Among the lines below, keep only those from the one containing "neck = straight_wire(neck_end, loop_start)" through the one containing "if empty is", and reproduce them exactly.
+++
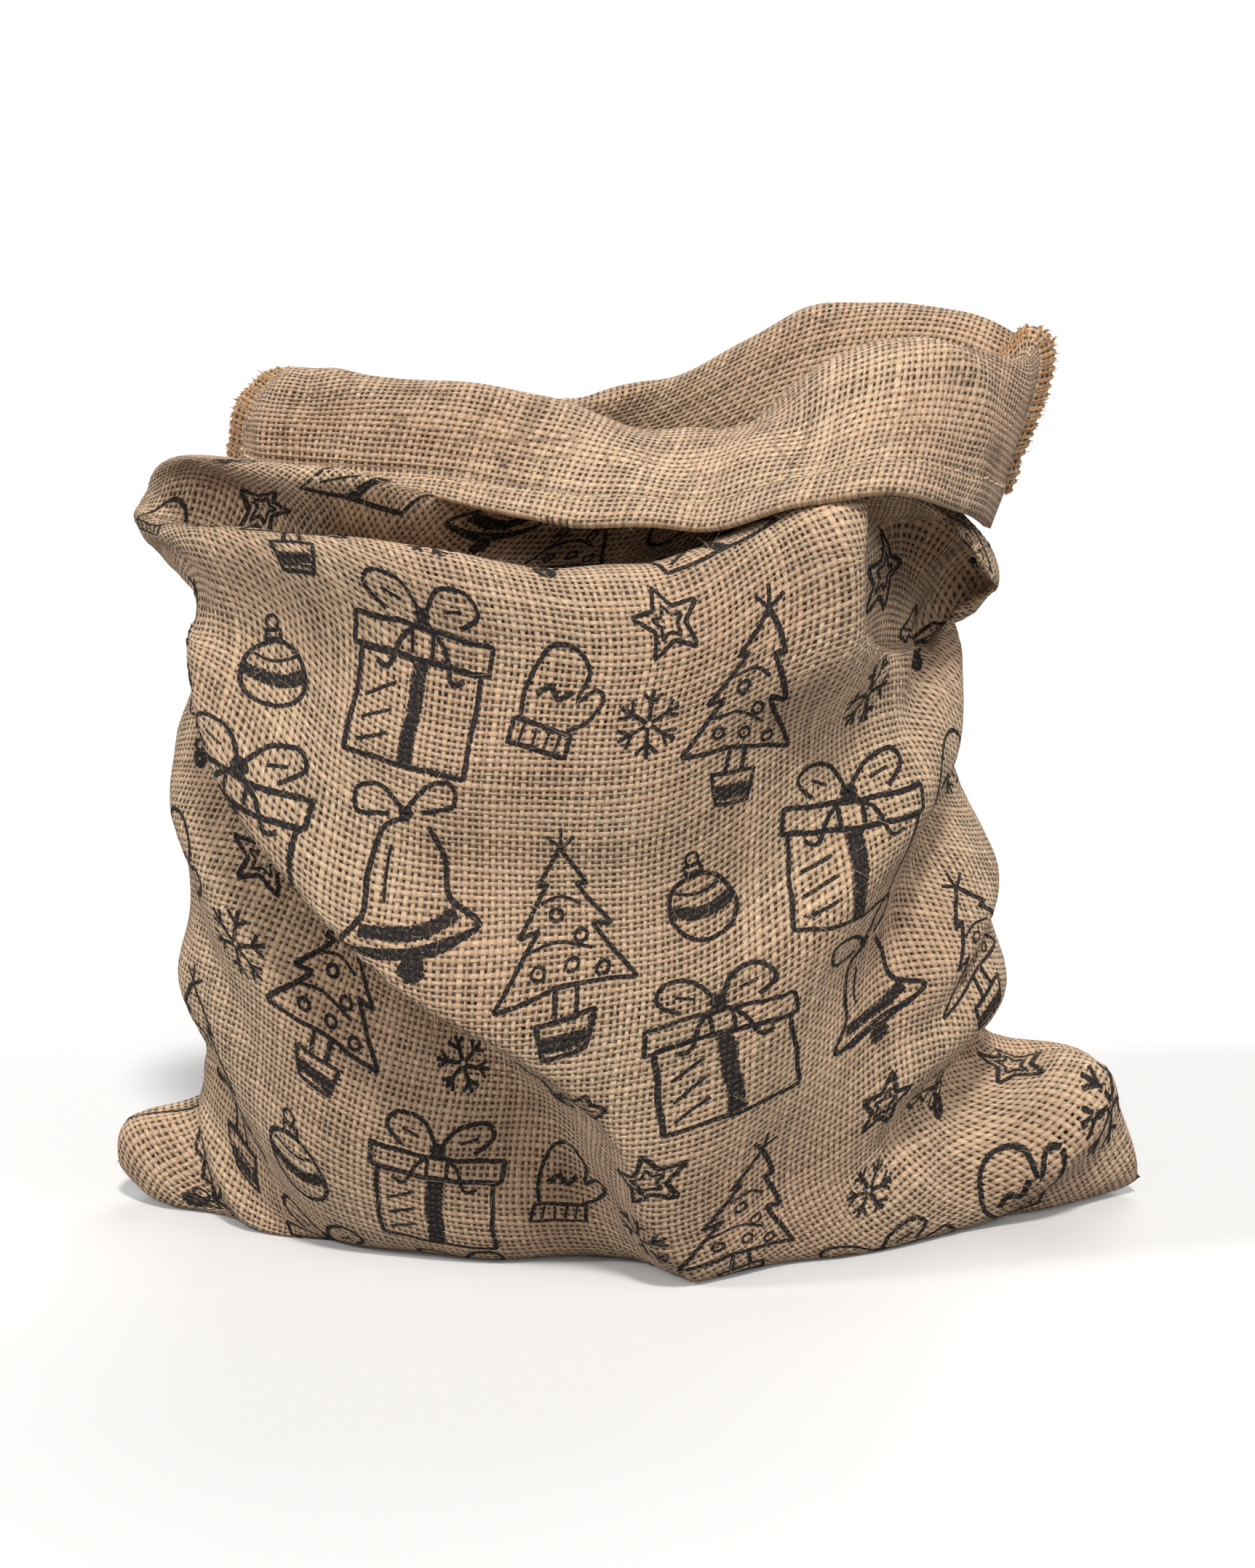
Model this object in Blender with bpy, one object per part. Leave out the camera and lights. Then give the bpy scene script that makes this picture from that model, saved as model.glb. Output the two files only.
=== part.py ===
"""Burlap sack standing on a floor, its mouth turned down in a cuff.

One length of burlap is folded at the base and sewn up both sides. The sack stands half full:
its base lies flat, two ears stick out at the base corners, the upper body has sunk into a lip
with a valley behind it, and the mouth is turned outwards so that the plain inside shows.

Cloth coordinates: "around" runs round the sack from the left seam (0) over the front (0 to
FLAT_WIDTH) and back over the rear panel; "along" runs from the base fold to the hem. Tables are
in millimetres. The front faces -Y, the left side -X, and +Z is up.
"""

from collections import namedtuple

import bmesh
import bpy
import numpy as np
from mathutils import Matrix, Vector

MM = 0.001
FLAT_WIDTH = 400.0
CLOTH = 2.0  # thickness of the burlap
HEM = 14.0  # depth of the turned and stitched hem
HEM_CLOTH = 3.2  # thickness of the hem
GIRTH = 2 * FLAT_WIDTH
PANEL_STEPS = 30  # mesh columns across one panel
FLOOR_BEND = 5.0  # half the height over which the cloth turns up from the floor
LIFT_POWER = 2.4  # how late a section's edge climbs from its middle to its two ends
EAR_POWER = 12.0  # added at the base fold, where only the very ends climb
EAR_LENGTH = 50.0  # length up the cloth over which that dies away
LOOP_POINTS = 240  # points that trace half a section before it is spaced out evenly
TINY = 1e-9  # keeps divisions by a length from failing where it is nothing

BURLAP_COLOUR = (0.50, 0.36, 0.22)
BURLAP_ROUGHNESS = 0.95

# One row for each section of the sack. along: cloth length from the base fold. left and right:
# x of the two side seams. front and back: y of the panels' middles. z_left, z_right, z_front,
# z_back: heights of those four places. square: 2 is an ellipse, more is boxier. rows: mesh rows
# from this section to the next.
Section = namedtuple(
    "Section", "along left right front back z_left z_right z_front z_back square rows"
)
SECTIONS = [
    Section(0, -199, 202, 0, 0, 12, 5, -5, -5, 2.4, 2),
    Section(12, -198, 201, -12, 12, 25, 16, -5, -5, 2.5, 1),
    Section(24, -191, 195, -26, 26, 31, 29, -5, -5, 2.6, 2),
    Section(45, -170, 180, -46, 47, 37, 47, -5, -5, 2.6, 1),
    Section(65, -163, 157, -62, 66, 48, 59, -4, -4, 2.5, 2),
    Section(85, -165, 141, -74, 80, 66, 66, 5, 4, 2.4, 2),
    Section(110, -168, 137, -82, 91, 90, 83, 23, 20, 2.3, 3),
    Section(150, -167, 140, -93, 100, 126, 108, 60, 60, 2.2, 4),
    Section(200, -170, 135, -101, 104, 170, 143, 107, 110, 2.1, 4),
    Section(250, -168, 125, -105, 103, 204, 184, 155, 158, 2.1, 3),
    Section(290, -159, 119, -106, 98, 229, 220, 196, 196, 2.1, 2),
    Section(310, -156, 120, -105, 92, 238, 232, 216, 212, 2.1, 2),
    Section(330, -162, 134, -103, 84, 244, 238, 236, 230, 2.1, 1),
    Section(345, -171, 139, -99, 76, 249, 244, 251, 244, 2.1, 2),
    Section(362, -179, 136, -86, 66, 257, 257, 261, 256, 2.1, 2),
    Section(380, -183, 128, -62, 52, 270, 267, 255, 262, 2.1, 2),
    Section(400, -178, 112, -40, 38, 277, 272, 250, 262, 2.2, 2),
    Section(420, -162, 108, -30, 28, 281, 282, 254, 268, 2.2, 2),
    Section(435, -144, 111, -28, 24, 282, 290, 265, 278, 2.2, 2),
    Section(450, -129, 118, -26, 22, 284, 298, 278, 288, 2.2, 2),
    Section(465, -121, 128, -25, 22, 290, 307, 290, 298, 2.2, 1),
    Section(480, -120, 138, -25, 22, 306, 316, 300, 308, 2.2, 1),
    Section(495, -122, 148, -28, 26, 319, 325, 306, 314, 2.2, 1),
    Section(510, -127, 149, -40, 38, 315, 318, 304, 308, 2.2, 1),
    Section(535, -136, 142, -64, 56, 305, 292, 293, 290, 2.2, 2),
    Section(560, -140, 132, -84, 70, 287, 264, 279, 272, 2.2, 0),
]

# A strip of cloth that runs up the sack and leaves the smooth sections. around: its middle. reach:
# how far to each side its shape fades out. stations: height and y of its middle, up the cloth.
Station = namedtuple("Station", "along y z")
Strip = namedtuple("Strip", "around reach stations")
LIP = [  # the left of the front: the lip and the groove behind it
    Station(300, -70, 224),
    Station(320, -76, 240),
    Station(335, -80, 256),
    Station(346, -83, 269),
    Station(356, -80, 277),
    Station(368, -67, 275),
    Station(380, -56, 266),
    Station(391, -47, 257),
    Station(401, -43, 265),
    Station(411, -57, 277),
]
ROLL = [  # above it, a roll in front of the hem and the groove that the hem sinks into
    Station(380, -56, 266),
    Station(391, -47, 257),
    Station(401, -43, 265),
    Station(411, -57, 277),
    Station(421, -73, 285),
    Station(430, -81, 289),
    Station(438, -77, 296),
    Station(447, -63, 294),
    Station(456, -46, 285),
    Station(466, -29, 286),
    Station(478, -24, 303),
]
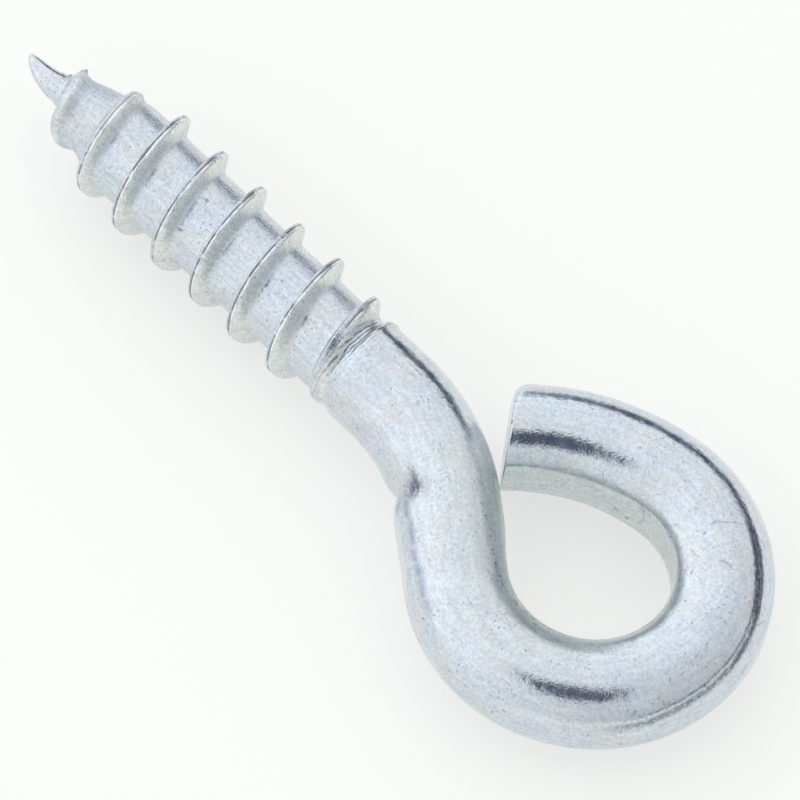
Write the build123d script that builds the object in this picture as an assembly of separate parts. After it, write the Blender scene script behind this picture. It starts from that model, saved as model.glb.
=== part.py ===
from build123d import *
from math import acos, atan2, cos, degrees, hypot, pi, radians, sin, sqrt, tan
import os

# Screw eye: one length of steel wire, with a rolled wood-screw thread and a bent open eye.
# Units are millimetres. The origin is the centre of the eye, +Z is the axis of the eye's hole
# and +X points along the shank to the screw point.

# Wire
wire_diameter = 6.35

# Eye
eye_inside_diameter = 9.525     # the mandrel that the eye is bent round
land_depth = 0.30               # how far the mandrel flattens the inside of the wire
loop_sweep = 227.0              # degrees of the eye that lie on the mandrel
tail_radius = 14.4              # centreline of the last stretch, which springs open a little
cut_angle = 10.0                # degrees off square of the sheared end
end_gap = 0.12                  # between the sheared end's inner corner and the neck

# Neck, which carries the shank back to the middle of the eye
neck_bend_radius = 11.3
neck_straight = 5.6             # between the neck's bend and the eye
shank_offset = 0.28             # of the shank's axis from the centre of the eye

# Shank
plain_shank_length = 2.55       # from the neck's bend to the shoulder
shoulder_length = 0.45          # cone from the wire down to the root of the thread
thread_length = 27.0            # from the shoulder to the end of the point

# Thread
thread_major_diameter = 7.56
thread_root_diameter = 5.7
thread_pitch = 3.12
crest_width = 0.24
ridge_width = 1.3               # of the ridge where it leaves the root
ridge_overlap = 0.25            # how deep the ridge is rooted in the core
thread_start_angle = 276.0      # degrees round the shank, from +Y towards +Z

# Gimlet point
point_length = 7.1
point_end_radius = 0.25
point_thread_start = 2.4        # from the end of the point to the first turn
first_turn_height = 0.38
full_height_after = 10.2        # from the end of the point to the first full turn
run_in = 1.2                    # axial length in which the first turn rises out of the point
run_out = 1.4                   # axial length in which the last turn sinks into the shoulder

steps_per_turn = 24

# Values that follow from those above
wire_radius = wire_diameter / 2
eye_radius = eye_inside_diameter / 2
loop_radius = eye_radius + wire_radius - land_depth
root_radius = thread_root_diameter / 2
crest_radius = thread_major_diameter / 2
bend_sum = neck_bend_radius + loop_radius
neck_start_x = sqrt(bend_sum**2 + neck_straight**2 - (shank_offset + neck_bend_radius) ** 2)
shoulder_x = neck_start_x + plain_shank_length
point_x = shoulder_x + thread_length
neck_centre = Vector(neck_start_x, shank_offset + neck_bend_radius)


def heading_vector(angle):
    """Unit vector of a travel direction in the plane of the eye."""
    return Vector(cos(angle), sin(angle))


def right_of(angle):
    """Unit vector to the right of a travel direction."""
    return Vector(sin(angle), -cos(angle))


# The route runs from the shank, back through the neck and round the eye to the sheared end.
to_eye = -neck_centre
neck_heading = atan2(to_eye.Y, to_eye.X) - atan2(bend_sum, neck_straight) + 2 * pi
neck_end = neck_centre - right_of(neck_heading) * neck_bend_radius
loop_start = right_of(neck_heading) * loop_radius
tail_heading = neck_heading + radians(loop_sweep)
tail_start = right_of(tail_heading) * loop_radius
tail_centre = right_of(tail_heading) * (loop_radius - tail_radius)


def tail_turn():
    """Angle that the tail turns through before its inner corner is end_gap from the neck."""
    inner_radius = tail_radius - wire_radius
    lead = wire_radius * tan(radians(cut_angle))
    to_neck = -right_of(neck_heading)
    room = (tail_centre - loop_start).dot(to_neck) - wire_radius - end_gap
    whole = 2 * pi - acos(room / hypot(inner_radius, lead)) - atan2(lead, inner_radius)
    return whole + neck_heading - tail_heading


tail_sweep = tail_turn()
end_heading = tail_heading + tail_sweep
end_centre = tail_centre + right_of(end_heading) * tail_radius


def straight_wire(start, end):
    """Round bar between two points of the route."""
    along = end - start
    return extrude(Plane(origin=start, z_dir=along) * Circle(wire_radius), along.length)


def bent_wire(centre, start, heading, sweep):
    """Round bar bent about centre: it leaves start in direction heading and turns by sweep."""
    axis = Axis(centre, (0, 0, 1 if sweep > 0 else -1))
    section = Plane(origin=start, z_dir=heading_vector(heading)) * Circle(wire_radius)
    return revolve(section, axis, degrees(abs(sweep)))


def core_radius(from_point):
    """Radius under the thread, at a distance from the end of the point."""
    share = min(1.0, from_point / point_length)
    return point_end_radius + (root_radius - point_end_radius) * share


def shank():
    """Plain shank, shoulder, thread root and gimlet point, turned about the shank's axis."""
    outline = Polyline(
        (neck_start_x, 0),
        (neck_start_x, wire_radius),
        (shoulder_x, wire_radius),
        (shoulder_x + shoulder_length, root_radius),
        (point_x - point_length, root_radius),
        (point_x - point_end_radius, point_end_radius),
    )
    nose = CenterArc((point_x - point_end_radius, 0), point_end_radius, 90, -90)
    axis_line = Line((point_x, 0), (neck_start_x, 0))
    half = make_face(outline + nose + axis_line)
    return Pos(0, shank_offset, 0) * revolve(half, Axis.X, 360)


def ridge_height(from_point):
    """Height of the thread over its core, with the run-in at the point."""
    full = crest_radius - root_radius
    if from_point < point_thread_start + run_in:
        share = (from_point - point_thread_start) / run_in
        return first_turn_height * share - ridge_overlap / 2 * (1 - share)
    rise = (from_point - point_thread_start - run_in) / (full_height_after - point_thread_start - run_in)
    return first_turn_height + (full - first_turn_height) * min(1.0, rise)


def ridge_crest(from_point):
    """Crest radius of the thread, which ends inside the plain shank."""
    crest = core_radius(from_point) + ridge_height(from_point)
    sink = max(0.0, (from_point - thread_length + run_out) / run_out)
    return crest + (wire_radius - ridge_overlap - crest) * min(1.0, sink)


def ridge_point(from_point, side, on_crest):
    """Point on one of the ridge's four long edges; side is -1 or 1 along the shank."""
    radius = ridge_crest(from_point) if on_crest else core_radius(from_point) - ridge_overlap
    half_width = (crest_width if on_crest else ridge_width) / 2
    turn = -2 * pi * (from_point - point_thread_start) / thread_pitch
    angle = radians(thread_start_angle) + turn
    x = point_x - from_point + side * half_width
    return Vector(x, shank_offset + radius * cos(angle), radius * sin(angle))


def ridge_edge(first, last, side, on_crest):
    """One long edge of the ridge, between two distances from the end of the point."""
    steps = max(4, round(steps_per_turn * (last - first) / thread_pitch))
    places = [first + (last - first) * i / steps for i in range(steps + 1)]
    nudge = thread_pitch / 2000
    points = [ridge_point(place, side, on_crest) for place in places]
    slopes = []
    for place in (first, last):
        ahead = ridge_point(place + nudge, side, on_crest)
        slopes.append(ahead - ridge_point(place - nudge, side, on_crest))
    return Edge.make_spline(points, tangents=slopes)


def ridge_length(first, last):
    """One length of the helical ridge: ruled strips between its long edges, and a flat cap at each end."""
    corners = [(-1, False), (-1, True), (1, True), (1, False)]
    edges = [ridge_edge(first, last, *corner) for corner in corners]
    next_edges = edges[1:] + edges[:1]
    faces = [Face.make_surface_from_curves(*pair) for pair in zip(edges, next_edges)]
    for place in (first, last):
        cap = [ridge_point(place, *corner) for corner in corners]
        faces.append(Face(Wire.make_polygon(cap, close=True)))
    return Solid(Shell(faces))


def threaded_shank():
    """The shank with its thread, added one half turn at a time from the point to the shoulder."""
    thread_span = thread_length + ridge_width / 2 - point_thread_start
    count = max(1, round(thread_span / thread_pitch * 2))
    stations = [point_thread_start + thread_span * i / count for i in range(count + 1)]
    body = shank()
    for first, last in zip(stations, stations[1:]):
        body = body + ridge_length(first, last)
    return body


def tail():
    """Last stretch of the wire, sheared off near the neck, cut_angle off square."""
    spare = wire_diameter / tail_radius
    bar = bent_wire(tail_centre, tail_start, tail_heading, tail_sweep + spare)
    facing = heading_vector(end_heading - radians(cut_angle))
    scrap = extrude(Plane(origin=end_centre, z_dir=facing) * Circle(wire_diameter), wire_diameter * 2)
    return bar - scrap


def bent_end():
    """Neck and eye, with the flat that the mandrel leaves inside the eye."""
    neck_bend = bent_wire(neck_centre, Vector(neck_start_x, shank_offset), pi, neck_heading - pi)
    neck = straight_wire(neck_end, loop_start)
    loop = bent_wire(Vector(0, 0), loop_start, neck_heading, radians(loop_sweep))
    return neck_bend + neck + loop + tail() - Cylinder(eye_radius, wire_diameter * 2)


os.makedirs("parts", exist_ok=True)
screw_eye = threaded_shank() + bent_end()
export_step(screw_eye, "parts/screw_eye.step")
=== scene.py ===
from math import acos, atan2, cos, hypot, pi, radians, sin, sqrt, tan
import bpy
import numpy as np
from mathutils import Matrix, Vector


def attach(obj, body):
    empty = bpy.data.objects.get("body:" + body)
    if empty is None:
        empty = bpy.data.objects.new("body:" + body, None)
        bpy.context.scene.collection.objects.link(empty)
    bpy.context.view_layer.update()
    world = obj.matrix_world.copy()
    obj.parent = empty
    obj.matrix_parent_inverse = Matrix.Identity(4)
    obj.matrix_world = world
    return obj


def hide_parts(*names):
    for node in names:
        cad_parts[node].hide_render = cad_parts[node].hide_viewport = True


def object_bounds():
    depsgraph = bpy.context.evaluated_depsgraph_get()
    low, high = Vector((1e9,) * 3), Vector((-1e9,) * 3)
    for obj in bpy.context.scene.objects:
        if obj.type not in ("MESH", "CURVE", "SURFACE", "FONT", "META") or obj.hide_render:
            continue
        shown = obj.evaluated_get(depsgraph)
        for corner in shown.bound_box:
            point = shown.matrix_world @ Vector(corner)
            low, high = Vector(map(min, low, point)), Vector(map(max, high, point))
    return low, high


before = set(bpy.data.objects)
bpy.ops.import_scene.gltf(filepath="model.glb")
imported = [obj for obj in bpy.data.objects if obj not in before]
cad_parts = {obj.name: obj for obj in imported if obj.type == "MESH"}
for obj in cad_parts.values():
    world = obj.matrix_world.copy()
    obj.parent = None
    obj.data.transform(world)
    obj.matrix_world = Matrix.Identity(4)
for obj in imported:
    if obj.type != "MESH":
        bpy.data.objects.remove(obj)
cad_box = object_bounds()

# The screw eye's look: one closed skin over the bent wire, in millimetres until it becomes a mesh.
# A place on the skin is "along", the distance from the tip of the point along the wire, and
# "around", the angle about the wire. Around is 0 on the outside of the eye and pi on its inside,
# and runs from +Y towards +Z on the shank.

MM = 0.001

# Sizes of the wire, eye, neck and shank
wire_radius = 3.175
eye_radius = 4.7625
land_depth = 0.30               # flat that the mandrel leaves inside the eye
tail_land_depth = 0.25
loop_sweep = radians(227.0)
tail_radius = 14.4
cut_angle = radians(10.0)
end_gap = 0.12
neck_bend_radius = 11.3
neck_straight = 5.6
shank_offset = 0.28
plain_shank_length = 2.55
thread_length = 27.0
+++
▶ _ANSWER TO THE PROBLEM_:
    neck = straight_wire(neck_end, loop_start)
    loop = bent_wire(Vector(0, 0), loop_start, neck_heading, radians(loop_sweep))
    return neck_bend + neck + loop + tail() - Cylinder(eye_radius, wire_diameter * 2)


os.makedirs("parts", exist_ok=True)
screw_eye = threaded_shank() + bent_end()
export_step(screw_eye, "parts/screw_eye.step")
=== scene.py ===
from math import acos, atan2, cos, hypot, pi, radians, sin, sqrt, tan
import bpy
import numpy as np
from mathutils import Matrix, Vector


def attach(obj, body):
    empty = bpy.data.objects.get("body:" + body)
    if empty is None:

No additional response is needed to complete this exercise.